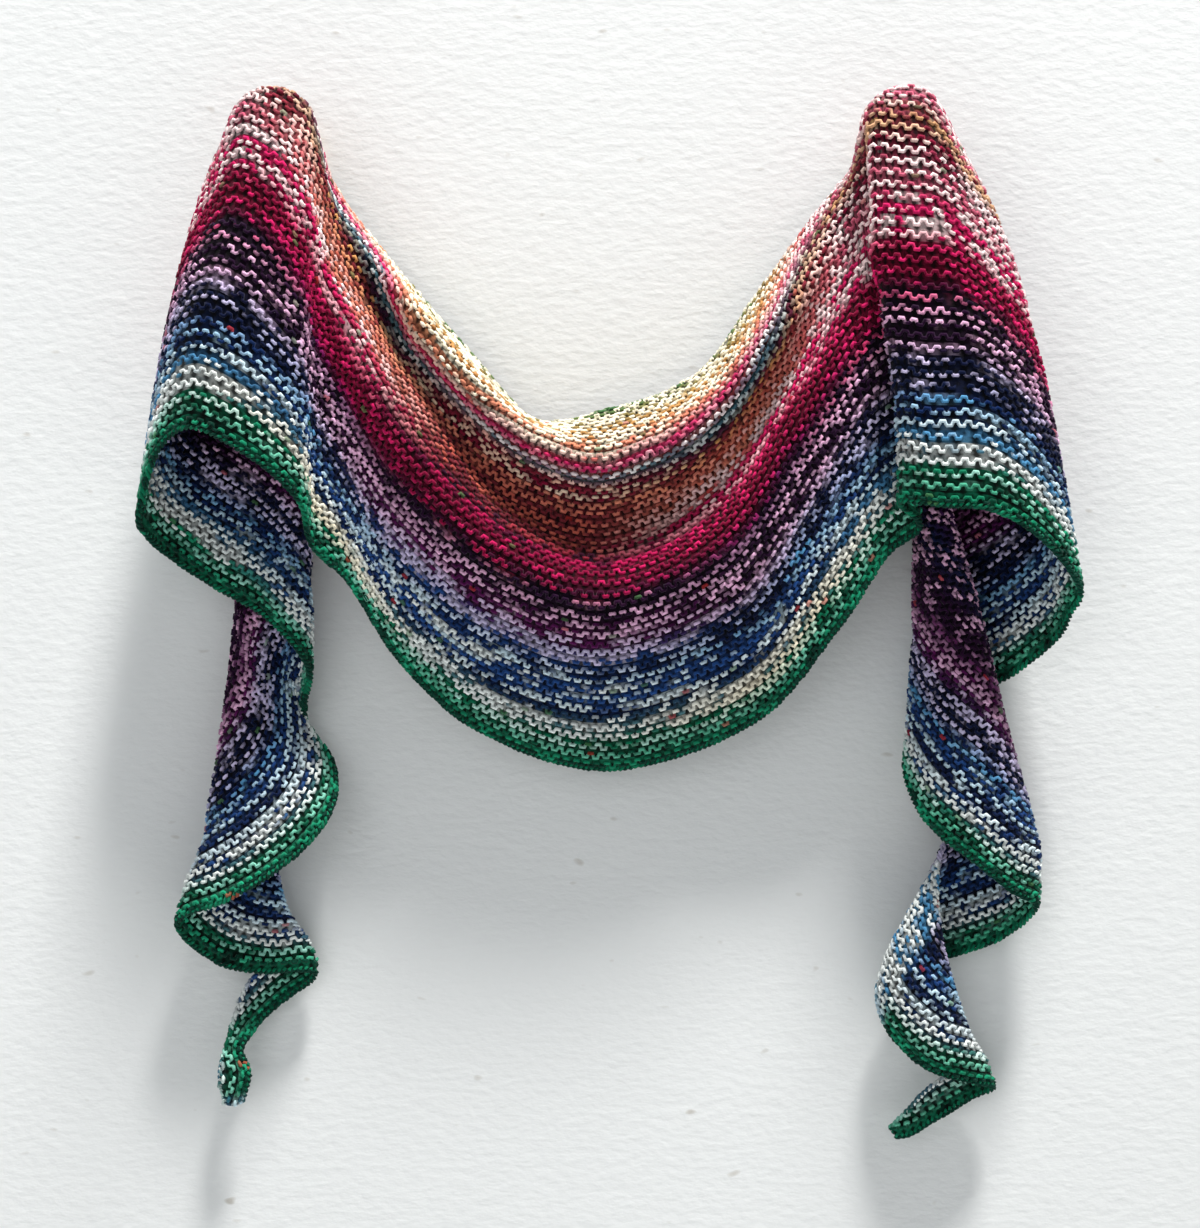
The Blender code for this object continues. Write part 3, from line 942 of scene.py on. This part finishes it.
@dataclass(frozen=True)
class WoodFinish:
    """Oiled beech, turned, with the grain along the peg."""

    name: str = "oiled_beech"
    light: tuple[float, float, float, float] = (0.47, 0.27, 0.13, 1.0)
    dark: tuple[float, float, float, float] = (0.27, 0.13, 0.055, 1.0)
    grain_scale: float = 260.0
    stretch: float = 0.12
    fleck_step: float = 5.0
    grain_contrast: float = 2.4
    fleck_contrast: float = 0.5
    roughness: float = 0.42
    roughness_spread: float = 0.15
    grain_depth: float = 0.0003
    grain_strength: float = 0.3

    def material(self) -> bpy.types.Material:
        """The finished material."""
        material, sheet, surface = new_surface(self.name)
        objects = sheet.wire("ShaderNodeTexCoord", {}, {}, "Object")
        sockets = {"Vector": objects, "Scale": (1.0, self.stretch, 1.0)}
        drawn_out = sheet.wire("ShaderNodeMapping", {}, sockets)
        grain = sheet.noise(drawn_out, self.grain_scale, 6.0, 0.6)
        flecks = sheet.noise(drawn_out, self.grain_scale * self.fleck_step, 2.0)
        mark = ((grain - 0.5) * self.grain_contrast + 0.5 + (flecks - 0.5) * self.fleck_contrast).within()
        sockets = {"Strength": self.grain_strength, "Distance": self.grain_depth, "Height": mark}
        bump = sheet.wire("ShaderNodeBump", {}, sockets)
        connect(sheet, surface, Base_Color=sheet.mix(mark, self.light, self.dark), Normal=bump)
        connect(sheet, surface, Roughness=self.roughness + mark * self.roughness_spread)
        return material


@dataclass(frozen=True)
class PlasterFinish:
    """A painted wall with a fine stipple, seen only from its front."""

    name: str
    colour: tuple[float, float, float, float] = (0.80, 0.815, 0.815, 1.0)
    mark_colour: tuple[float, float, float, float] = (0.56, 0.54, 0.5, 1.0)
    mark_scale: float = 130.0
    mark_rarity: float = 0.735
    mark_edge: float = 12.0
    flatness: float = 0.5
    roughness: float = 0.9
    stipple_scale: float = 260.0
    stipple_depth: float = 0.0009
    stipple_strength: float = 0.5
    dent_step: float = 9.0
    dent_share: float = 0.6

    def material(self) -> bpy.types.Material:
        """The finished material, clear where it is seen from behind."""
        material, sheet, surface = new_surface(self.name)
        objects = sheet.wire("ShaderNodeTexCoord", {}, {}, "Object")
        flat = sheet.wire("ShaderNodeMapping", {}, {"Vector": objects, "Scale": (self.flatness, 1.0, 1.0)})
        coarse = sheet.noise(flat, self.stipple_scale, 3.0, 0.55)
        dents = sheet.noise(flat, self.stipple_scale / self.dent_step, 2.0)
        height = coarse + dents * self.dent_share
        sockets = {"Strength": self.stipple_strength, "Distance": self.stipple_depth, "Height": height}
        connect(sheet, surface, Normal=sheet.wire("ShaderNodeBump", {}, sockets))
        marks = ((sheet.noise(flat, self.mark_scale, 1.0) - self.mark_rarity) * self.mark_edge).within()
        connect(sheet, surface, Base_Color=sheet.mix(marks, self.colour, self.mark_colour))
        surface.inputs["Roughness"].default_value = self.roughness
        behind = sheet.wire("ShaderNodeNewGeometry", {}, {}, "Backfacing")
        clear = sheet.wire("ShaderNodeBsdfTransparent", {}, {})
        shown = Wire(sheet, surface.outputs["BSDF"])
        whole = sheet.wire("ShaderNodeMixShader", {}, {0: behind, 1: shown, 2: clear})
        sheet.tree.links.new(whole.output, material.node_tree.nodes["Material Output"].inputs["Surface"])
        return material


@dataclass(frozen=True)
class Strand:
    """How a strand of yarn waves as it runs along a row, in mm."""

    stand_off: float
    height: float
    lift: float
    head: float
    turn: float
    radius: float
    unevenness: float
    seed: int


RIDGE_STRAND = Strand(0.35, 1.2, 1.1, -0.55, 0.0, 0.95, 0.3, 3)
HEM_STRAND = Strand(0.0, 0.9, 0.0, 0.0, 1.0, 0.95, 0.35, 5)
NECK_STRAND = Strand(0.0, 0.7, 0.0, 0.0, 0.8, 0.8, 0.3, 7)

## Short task
Everything from the first line above through the line that contains "grain_strength: float = 0.3" should be duplicated exactly, please, and nothing beyond it.

## Final result
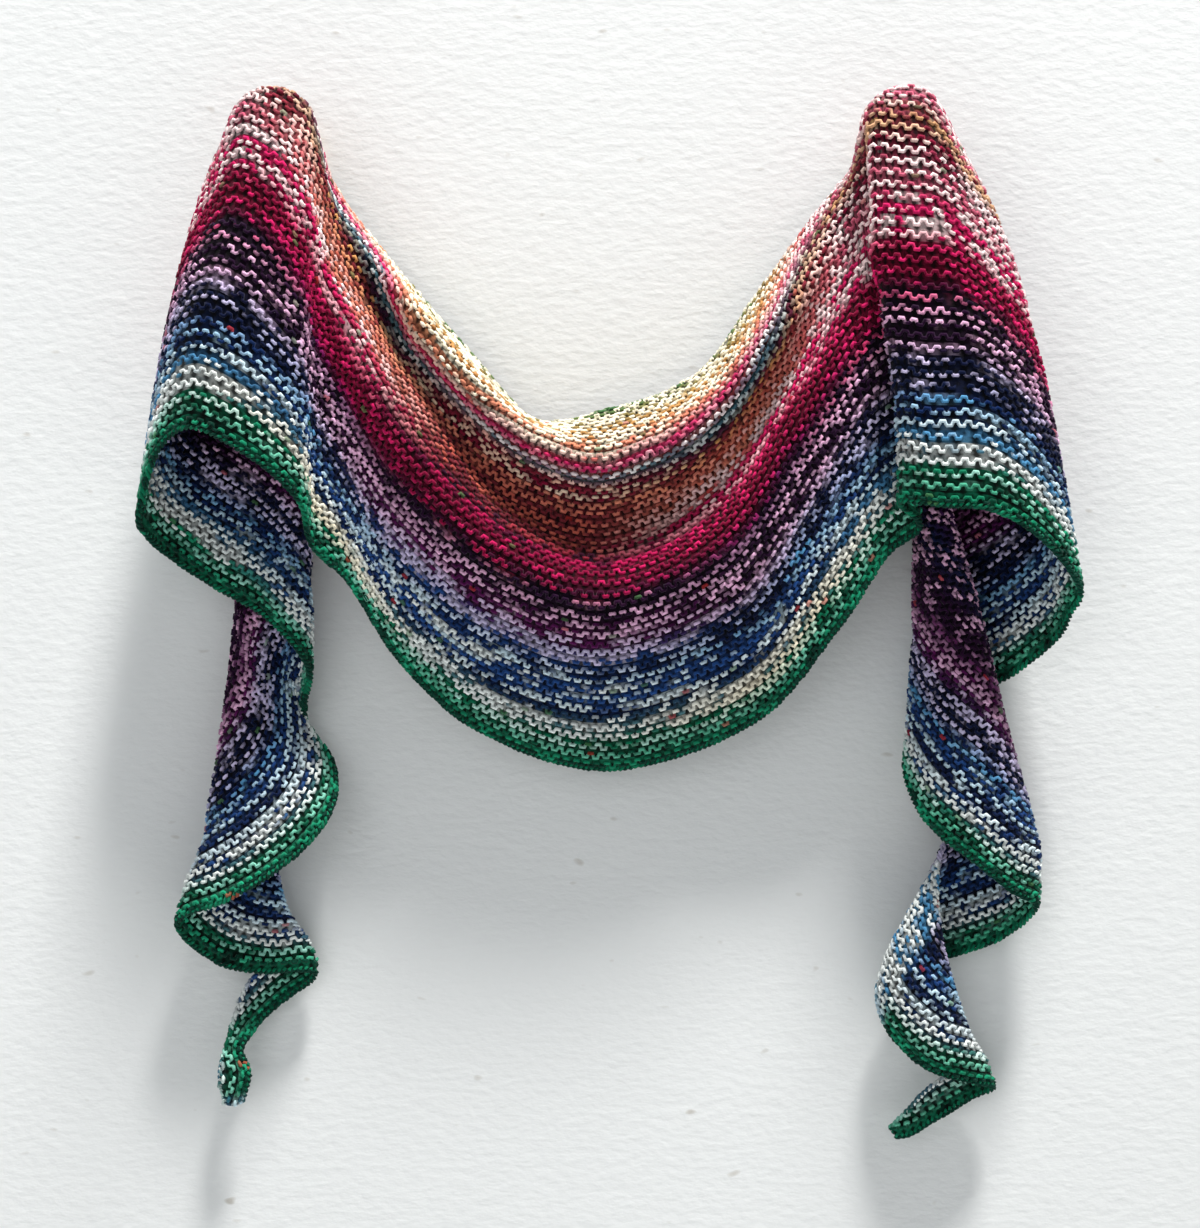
The Blender code for this object continues. Write part 3, from line 942 of scene.py on. This part finishes it.
@dataclass(frozen=True)
class WoodFinish:
    """Oiled beech, turned, with the grain along the peg."""

    name: str = "oiled_beech"
    light: tuple[float, float, float, float] = (0.47, 0.27, 0.13, 1.0)
    dark: tuple[float, float, float, float] = (0.27, 0.13, 0.055, 1.0)
    grain_scale: float = 260.0
    stretch: float = 0.12
    fleck_step: float = 5.0
    grain_contrast: float = 2.4
    fleck_contrast: float = 0.5
    roughness: float = 0.42
    roughness_spread: float = 0.15
    grain_depth: float = 0.0003
    grain_strength: float = 0.3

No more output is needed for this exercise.